As for carbonation, in my research for the book showed that the benefits are small. CarbonCure technology, that uses carbonation during manufacturing has a very small improvement. For carbonation that occurs over the life of operation, in my opinion it is too little too late. The damage is done when the CO2 is put in the atmosphere during manufacturing (sunk cost), and we have no time to wait for the sequestration to occur to combat global warming. You need more surface area exposure for carbonation to make a dent.
The only take-away I learned about carbonation is demolished concrete can be ground up and used as fill. If left exposed to the air, the additional surface area can rapidly expedite the carbonation (which ends up decaying the concrete anyway).
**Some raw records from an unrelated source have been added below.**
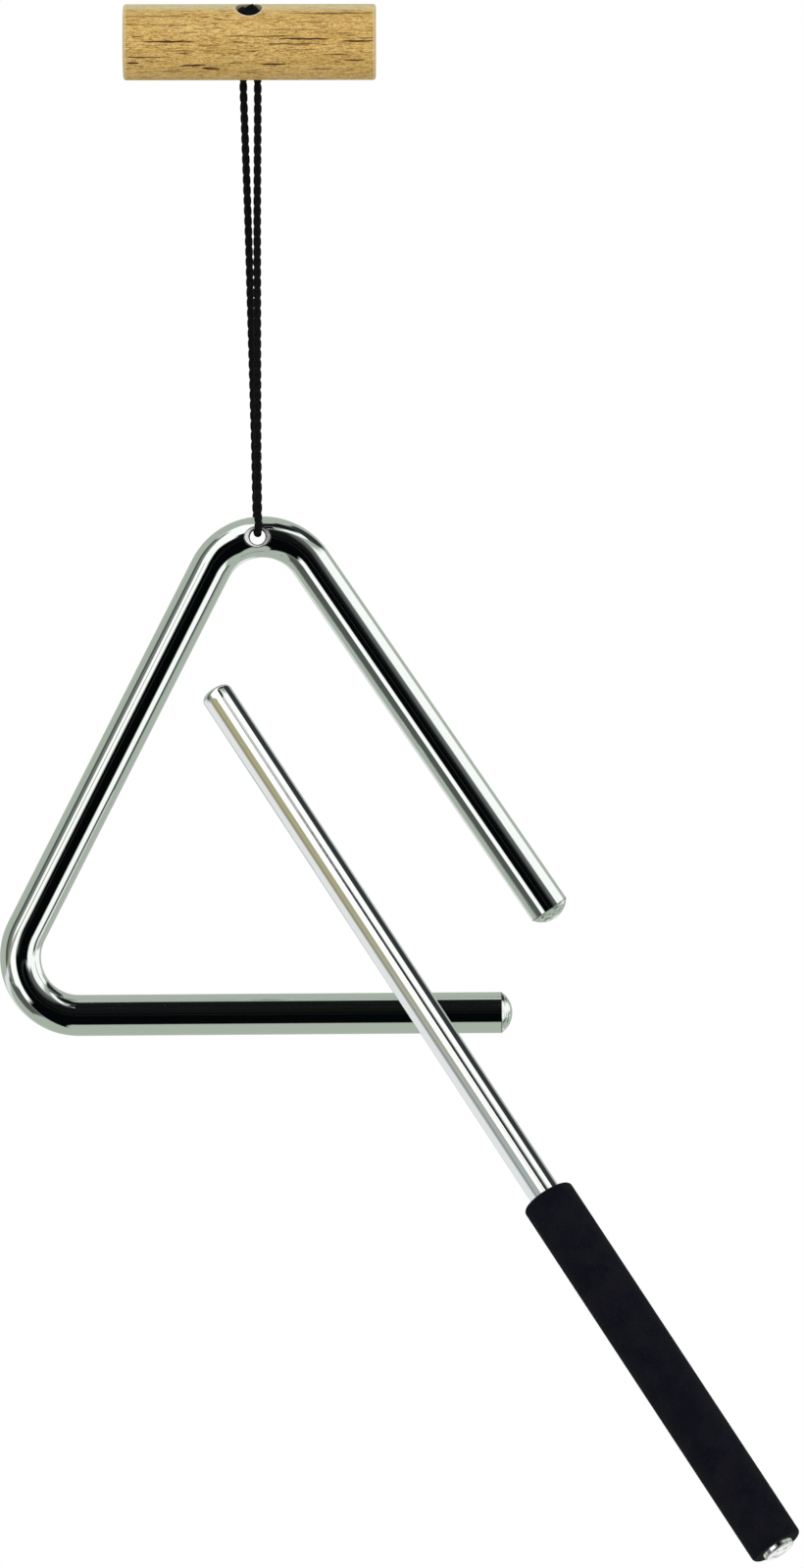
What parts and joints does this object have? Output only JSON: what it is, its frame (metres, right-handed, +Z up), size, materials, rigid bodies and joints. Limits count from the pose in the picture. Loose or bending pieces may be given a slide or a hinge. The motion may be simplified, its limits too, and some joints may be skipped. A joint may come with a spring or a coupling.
{
  "type": "triangle instrument",
  "caption": "Hand-held steel triangle on a looped cord from a wooden holder, with a loose metal beater that has a soft foam grip.",
  "frame": {"origin": "centre of the wooden holder, by which the instrument is held", "axes": "+X along the holder toward the triangle's open corner, +Y away from the viewer, +Z up; the triangle hangs in a plane along X and Z, straight below the cord"},
  "size_m": [0.1499, 0.1266, 0.2969],
  "materials": {
    "wood": "satin",
    "cord": "matt",
    "triangle_plating": "polished",
    "beater_plating": "bright",
    "foam": "matt"
  },
  "bodies": {
    "holder": {"wooden_holder": "wood", "cord_knot": "cord", "cord_in_bore": "cord"},
    "neck": {"cord_neck": "cord"},
    "upper_cord": {"cord_strands": "cord"},
    "lower_cord": {"cord_loop": "cord"},
    "triangle": {"triangle": "triangle_plating"},
    "beater": {"beater_rod": "beater_plating", "beater_grip": "foam"}
  },
  "joints": [
    {"name": "cord_sway", "type": "hinge", "parent": "holder", "child": "neck", "pos_m": [0, 0.0032, -0.00667], "axis": [0, 1, 0], "range_deg": [-15, 15]},
    {"name": "cord_swing", "type": "hinge", "parent": "neck", "child": "upper_cord", "pos_m": [0, 0.0032, -0.00915], "axis": [1, 0, 0], "range_deg": [-15, 15]},
    {"name": "cord_twist", "type": "hinge", "parent": "upper_cord", "child": "lower_cord", "pos_m": [0, 0.0032, -0.05], "axis": [0, 0, 1], "range_deg": [-180, 180]},
    {"name": "triangle_rock", "type": "hinge", "parent": "lower_cord", "child": "triangle", "pos_m": [0, 0.0032, -0.0964], "axis": [0, 1, 0], "range_deg": [-60, 60]},
    {"name": "beater_away", "type": "slide", "parent": "holder", "child": "beater", "axis": [0, -1, 0], "range_m": [0, 0.12]}
  ]
}
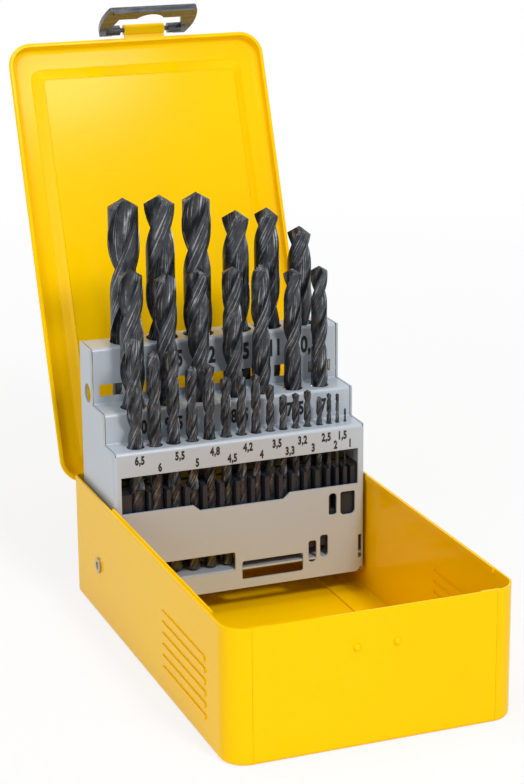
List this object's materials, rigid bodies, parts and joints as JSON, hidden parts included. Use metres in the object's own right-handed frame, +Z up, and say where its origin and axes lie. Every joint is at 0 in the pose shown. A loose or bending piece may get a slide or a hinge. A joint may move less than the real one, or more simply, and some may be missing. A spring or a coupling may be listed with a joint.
{
  "type": "drill bit case",
  "caption": "Sheet-metal drill bit case with a hinged lid, a clip latch and a folding stepped stand that holds twist drills in rows by size.",
  "frame": {"origin": "the middle of the case's flat bottom, on the surface it stands on", "axes": "+Z up, -Y the case's front wall, X across the case with the smallest drills at +X"},
  "size_m": [0.1162, 0.2669, 0.2364],
  "materials": {
    "yellow_paint": "semi-gloss",
    "grey_paint": "satin",
    "drill_steel": "black oxide",
    "zinc_steel": "zinc plated",
    "black_plastic": "moulded"
  },
  "bodies": {
    "root": {"case_tray": "yellow_paint", "case_side_left": "yellow_paint", "case_side_right": "yellow_paint", "hinge_leaf_case": "yellow_paint", "hinge_pin": "zinc_steel", "pivot_rivets": "zinc_steel", "pivot_washers": "zinc_steel"},
    "lid": {"lid_shell": "yellow_paint", "hinge_leaf_lid": "yellow_paint", "lid_lug": "yellow_paint"},
    "latch": {"latch_clip": "black_plastic"},
    "stand": {"stand_shell": "grey_paint", "base_shelf": "grey_paint", "middle_steps": "grey_paint", "shank_comb": "black_plastic", "rear_guide": "black_plastic"},
    "drill_06_5": {"drill_06_5": "drill_steel"},
    "drill_06_0": {"drill_06_0": "drill_steel"},
    "drill_05_5": {"drill_05_5": "drill_steel"},
    "drill_05_0": {"drill_05_0": "drill_steel"},
    "drill_04_8": {"drill_04_8": "drill_steel"},
    "drill_04_5": {"drill_04_5": "drill_steel"},
    "drill_04_2": {"drill_04_2": "drill_steel"},
    "drill_04_0": {"drill_04_0": "drill_steel"},
    "drill_03_5": {"drill_03_5": "drill_steel"},
    "drill_03_3": {"drill_03_3": "drill_steel"},
    "drill_03_2": {"drill_03_2": "drill_steel"},
    "drill_03_0": {"drill_03_0": "drill_steel"},
    "drill_02_5": {"drill_02_5": "drill_steel"},
    "drill_02_0": {"drill_02_0": "drill_steel"},
    "drill_01_5": {"drill_01_5": "drill_steel"},
    "drill_01_0": {"drill_01_0": "drill_steel"},
    "drill_10_0": {"drill_10_0": "drill_steel"},
    "drill_09_5": {"drill_09_5": "drill_steel"},
    "drill_09_0": {"drill_09_0": "drill_steel"},
    "drill_08_5": {"drill_08_5": "drill_steel"},
    "drill_08_0": {"drill_08_0": "drill_steel"},
    "drill_07_5": {"drill_07_5": "drill_steel"},
    "drill_07_0": {"drill_07_0": "drill_steel"},
    "drill_13_0": {"drill_13_0": "drill_steel"},
    "drill_12_5": {"drill_12_5": "drill_steel"},
    "drill_12_0": {"drill_12_0": "drill_steel"},
    "drill_11_5": {"drill_11_5": "drill_steel"},
    "drill_11_0": {"drill_11_0": "drill_steel"},
    "drill_10_5": {"drill_10_5": "drill_steel"}
  },
  "joints": [
    {"name": "stand_fold", "type": "hinge", "parent": "root", "child": "stand", "pos_m": [0, 0.0587, 0.023], "axis": [-1, 0, 0], "range_deg": [-90, 0]},
    {"name": "lid_hinge", "type": "hinge", "parent": "root", "child": "lid", "pos_m": [0, 0.0959, 0.0449], "axis": [-1, 0, 0], "range_deg": [-110, 0]},
    {"name": "latch_hinge", "type": "hinge", "parent": "lid", "child": "latch", "pos_m": [0, 0.17032, 0.2248], "axis": [-1, 0, 0], "range_deg": [-28, 120]},
    {"name": "drill_06_5_slide", "type": "slide", "parent": "stand", "child": "drill_06_5", "axis": [0, 0, 1], "range_m": [0, 0.0608]},
    {"name": "drill_06_0_slide", "type": "slide", "parent": "stand", "child": "drill_06_0", "axis": [0, 0, 1], "range_m": [0, 0.0588]},
    {"name": "drill_05_5_slide", "type": "slide", "parent": "stand", "child": "drill_05_5", "axis": [0, 0, 1], "range_m": [0, 0.0588]},
    {"name": "drill_05_0_slide", "type": "slide", "parent": "stand", "child": "drill_05_0", "axis": [0, 0, 1], "range_m": [0, 0.0598]},
    {"name": "drill_04_8_slide", "type": "slide", "parent": "stand", "child": "drill_04_8", "axis": [0, 0, 1], "range_m": [0, 0.0598]},
    {"name": "drill_04_5_slide", "type": "slide", "parent": "stand", "child": "drill_04_5", "axis": [0, 0, 1], "range_m": [0, 0.0598]},
    {"name": "drill_04_2_slide", "type": "slide", "parent": "stand", "child": "drill_04_2", "axis": [0, 0, 1], "range_m": [0, 0.0552]},
    {"name": "drill_04_0_slide", "type": "slide", "parent": "stand", "child": "drill_04_0", "axis": [0, 0, 1], "range_m": [0, 0.0552]},
    {"name": "drill_03_5_slide", "type": "slide", "parent": "stand", "child": "drill_03_5", "axis": [0, 0, 1], "range_m": [0, 0.0552]},
    {"name": "drill_03_3_slide", "type": "slide", "parent": "stand", "child": "drill_03_3", "axis": [0, 0, 1], "range_m": [0, 0.0552]},
    {"name": "drill_03_2_slide", "type": "slide", "parent": "stand", "child": "drill_03_2", "axis": [0, 0, 1], "range_m": [0, 0.0552]},
    {"name": "drill_03_0_slide", "type": "slide", "parent": "stand", "child": "drill_03_0", "axis": [0, 0, 1], "range_m": [0, 0.0506]},
    {"name": "drill_02_5_slide", "type": "slide", "parent": "stand", "child": "drill_02_5", "axis": [0, 0, 1], "range_m": [0, 0.05]},
    {"name": "drill_02_0_slide", "type": "slide", "parent": "stand", "child": "drill_02_0", "axis": [0, 0, 1], "range_m": [0, 0.041]},
    {"name": "drill_01_5_slide", "type": "slide", "parent": "stand", "child": "drill_01_5", "axis": [0, 0, 1], "range_m": [0, 0.0326]},
    {"name": "drill_01_0_slide", "type": "slide", "parent": "stand", "child": "drill_01_0", "axis": [0, 0, 1], "range_m": [0, 0.0334]},
    {"name": "drill_10_0_slide", "type": "slide", "parent": "stand", "child": "drill_10_0", "axis": [0, 0, 1], "range_m": [0, 0.081]},
    {"name": "drill_09_5_slide", "type": "slide", "parent": "stand", "child": "drill_09_5", "axis": [0, 0, 1], "range_m": [0, 0.0758]},
    {"name": "drill_09_0_slide", "type": "slide", "parent": "stand", "child": "drill_09_0", "axis": [0, 0, 1], "range_m": [0, 0.0758]},
    {"name": "drill_08_5_slide", "type": "slide", "parent": "stand", "child": "drill_08_5", "axis": [0, 0, 1], "range_m": [0, 0.0679]},
    {"name": "drill_08_0_slide", "type": "slide", "parent": "stand", "child": "drill_08_0", "axis": [0, 0, 1], "range_m": [0, 0.0679]},
    {"name": "drill_07_5_slide", "type": "slide", "parent": "stand", "child": "drill_07_5", "axis": [0, 0, 1], "range_m": [0, 0.0631]},
    {"name": "drill_07_0_slide", "type": "slide", "parent": "stand", "child": "drill_07_0", "axis": [0, 0, 1], "range_m": [0, 0.0631]},
    {"name": "drill_13_0_slide", "type": "slide", "parent": "stand", "child": "drill_13_0", "axis": [0, 0, 1], "range_m": [0, 0.0967]},
    {"name": "drill_12_5_slide", "type": "slide", "parent": "stand", "child": "drill_12_5", "axis": [0, 0, 1], "range_m": [0, 0.0967]},
    {"name": "drill_12_0_slide", "type": "slide", "parent": "stand", "child": "drill_12_0", "axis": [0, 0, 1], "range_m": [0, 0.0967]},
    {"name": "drill_11_5_slide", "type": "slide", "parent": "stand", "child": "drill_11_5", "axis": [0, 0, 1], "range_m": [0, 0.0967]},
    {"name": "drill_11_0_slide", "type": "slide", "parent": "stand", "child": "drill_11_0", "axis": [0, 0, 1], "range_m": [0, 0.0967]},
    {"name": "drill_10_5_slide", "type": "slide", "parent": "stand", "child": "drill_10_5", "axis": [0, 0, 1], "range_m": [0, 0.0967]}
  ],
  "couplings": [
    {"joint": "lid_hinge", "follows": "stand_fold", "ratio": 1.2222}
  ]
}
I’m happy to discuss further.
Heidi, thanks for the discussion about different strength, normalweight vs lightweight, insulation properties, and carbonation/sequestration. This is all very helpful.
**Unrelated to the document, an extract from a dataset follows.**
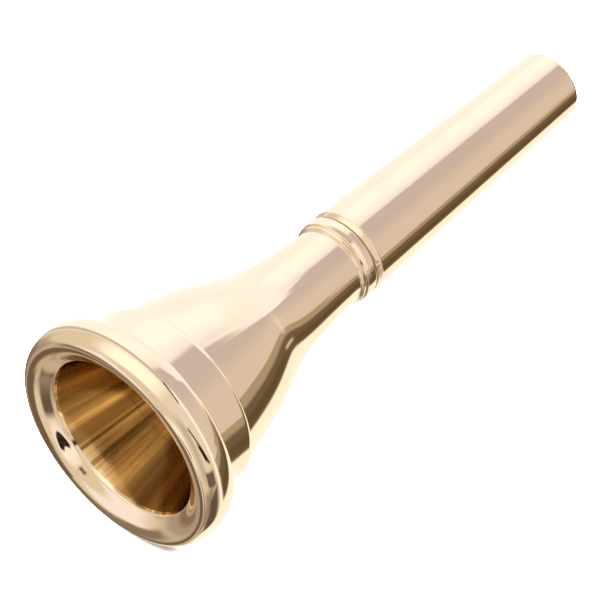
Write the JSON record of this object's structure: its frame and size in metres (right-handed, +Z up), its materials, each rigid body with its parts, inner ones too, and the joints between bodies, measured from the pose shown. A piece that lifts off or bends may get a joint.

In your example, I assume the metal frame will easily be made to pass with some kind of insulation between the studs. But depending on the insulation used, this could have a large or small impact on the total GWP of the assembly: https://zeroenergyproject.org/2020/06/12/does-your-insulation-have-low-embodied-carbon/. It has become apparent to me recently that as a structural engineer trying to reduce GWP, I need to learn a lot more about insulation, too, beyond identifying which kinds of insulation are “bad” or “good.” The exterior wall framing system used, the required additional insulation, and the appropriate types of insulation are inextricably linked. The same applies for roof assemblies.
Adam, I really appreciate this post. For any situation where CMU is called for, it’s helpful to know how much of an outsize impact the grout has. I would say that relatively few engineers consider themselves CMU design “experts,” yet most need to specify CMU from time to time. As engineers with limited time to complete a project, we make choices about what to optimize, and I agree with you that CMU walls are often fully grouted as either a time-saving measure or a feel-good measure - I’ve done this myself, too. In light of this info, though, I would spend more effort to minimize grouting on any future projects with significant CMU, whether structural or non-structural (as even the non-structural CMU is typically covered by our spec and typical details).